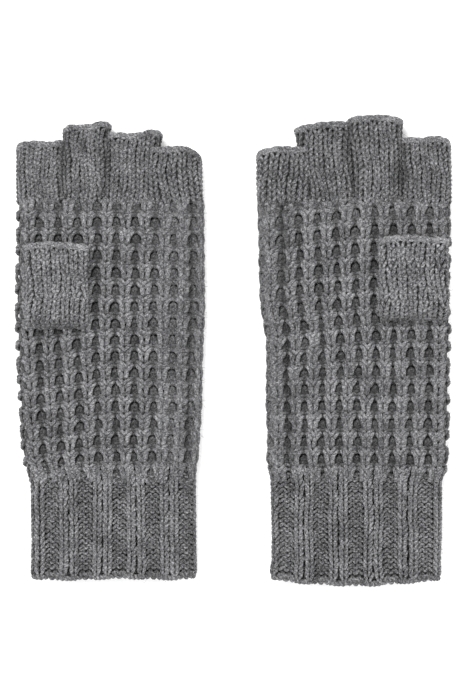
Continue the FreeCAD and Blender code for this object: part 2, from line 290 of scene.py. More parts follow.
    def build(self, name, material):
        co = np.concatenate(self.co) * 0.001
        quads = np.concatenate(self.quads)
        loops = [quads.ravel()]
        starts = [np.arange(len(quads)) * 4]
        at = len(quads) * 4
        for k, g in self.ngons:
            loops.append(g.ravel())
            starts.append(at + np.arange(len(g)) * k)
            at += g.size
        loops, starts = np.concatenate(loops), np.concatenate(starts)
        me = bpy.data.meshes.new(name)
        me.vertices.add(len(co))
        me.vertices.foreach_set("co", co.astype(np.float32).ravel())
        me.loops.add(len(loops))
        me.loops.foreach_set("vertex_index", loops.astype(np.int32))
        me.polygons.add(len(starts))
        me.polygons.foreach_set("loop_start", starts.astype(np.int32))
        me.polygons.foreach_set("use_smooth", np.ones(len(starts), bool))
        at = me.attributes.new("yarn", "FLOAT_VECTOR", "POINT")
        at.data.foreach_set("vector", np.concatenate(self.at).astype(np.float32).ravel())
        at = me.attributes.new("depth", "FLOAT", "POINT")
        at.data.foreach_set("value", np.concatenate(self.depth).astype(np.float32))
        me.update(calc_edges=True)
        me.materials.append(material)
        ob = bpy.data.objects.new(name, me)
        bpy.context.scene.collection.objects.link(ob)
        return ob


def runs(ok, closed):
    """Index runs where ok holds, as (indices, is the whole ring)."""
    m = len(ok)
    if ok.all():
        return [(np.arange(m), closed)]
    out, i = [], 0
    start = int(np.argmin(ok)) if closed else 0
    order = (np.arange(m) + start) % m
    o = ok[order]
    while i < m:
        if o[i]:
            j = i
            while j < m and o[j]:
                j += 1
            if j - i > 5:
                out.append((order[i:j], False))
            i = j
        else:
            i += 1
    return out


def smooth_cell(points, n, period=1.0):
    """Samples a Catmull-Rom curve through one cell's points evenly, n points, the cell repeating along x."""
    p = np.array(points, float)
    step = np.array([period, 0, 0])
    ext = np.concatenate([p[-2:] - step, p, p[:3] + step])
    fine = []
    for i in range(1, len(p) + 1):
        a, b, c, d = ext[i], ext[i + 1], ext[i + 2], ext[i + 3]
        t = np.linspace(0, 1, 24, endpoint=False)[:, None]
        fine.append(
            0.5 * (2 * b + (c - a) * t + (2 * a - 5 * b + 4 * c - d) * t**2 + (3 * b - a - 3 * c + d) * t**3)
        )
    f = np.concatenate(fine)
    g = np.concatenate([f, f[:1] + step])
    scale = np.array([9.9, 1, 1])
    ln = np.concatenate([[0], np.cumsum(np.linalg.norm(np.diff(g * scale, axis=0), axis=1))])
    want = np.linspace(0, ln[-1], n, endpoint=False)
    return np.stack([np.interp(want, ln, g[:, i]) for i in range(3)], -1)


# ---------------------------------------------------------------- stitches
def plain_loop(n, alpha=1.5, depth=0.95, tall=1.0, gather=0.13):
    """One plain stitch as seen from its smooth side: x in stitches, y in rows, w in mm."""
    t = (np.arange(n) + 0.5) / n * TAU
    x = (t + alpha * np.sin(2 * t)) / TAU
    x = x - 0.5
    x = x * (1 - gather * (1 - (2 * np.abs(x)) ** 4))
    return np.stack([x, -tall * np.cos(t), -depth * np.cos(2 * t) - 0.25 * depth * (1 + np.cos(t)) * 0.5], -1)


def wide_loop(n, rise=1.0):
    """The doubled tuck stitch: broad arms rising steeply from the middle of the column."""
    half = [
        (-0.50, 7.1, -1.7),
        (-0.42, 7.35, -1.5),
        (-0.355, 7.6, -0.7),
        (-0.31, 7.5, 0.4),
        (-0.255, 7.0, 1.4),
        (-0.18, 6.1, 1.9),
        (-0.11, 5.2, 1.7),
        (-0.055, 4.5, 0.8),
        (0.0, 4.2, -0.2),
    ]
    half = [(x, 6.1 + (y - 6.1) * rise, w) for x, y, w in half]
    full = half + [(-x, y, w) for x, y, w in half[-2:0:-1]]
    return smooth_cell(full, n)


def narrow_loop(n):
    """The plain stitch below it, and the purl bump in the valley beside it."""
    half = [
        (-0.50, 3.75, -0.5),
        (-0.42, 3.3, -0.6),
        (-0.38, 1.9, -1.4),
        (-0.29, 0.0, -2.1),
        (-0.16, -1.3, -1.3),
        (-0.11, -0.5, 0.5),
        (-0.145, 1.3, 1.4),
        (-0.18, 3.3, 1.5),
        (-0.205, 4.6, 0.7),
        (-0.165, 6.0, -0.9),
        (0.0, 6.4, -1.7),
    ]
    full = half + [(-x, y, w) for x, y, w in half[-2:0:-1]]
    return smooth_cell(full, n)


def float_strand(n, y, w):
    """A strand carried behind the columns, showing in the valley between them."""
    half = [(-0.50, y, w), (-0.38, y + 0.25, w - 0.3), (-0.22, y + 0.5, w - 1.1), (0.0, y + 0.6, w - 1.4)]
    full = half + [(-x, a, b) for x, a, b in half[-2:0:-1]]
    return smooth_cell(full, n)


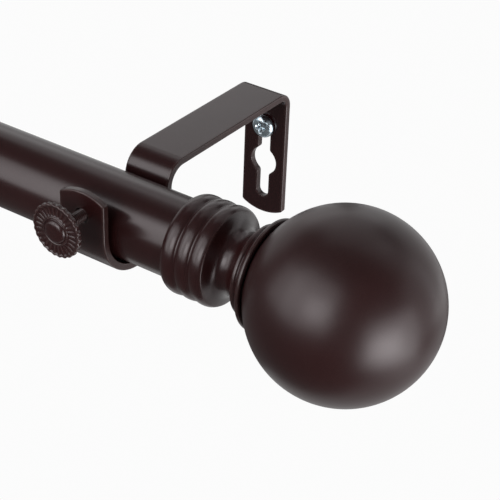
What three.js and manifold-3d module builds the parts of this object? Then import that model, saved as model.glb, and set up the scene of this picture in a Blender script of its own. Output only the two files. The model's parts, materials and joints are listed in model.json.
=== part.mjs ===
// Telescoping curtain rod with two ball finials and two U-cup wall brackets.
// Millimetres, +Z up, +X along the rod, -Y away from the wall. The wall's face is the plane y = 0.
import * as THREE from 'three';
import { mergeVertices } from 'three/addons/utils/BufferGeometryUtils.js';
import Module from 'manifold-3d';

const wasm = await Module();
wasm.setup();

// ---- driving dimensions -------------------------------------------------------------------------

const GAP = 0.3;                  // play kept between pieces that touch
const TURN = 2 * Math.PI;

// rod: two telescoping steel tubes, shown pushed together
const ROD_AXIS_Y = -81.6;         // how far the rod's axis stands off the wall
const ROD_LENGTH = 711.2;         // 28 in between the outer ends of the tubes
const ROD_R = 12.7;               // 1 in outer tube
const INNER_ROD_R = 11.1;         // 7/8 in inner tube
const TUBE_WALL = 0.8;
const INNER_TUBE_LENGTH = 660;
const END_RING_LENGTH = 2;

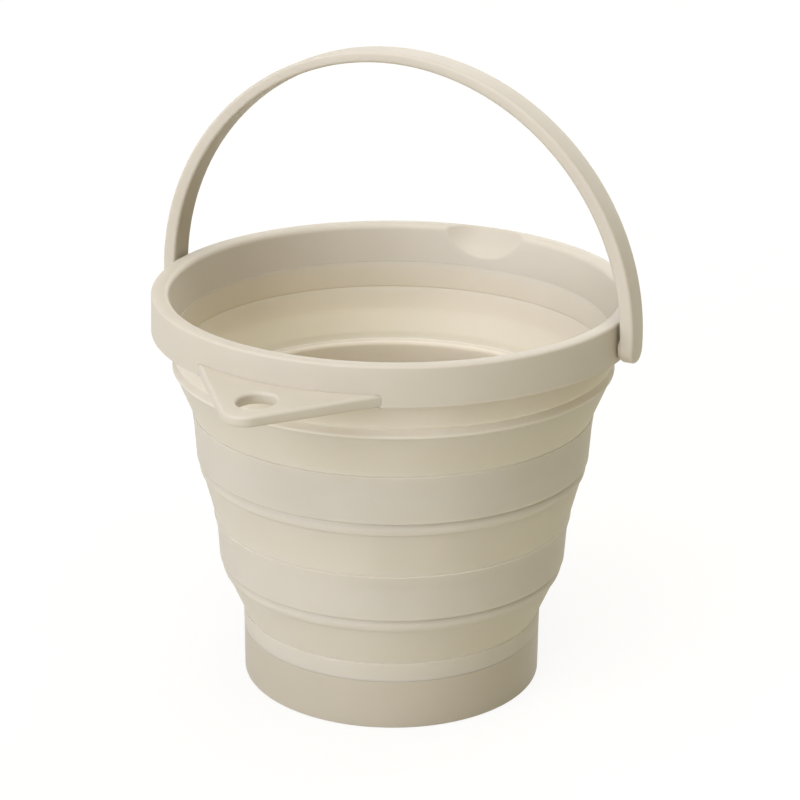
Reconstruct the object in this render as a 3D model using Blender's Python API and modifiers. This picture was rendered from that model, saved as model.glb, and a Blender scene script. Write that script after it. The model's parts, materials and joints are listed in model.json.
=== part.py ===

******************************

Emit only the lines from the one containing "What three.js and" through the one containing "wasm.setup();", copied exactly.

• _Output for this exercise_:
What three.js and manifold-3d module builds the parts of this object? Then import that model, saved as model.glb, and set up the scene of this picture in a Blender script of its own. Output only the two files. The model's parts, materials and joints are listed in model.json.
=== part.mjs ===
// Telescoping curtain rod with two ball finials and two U-cup wall brackets.
// Millimetres, +Z up, +X along the rod, -Y away from the wall. The wall's face is the plane y = 0.
import * as THREE from 'three';
import { mergeVertices } from 'three/addons/utils/BufferGeometryUtils.js';
import Module from 'manifold-3d';

const wasm = await Module();
wasm.setup();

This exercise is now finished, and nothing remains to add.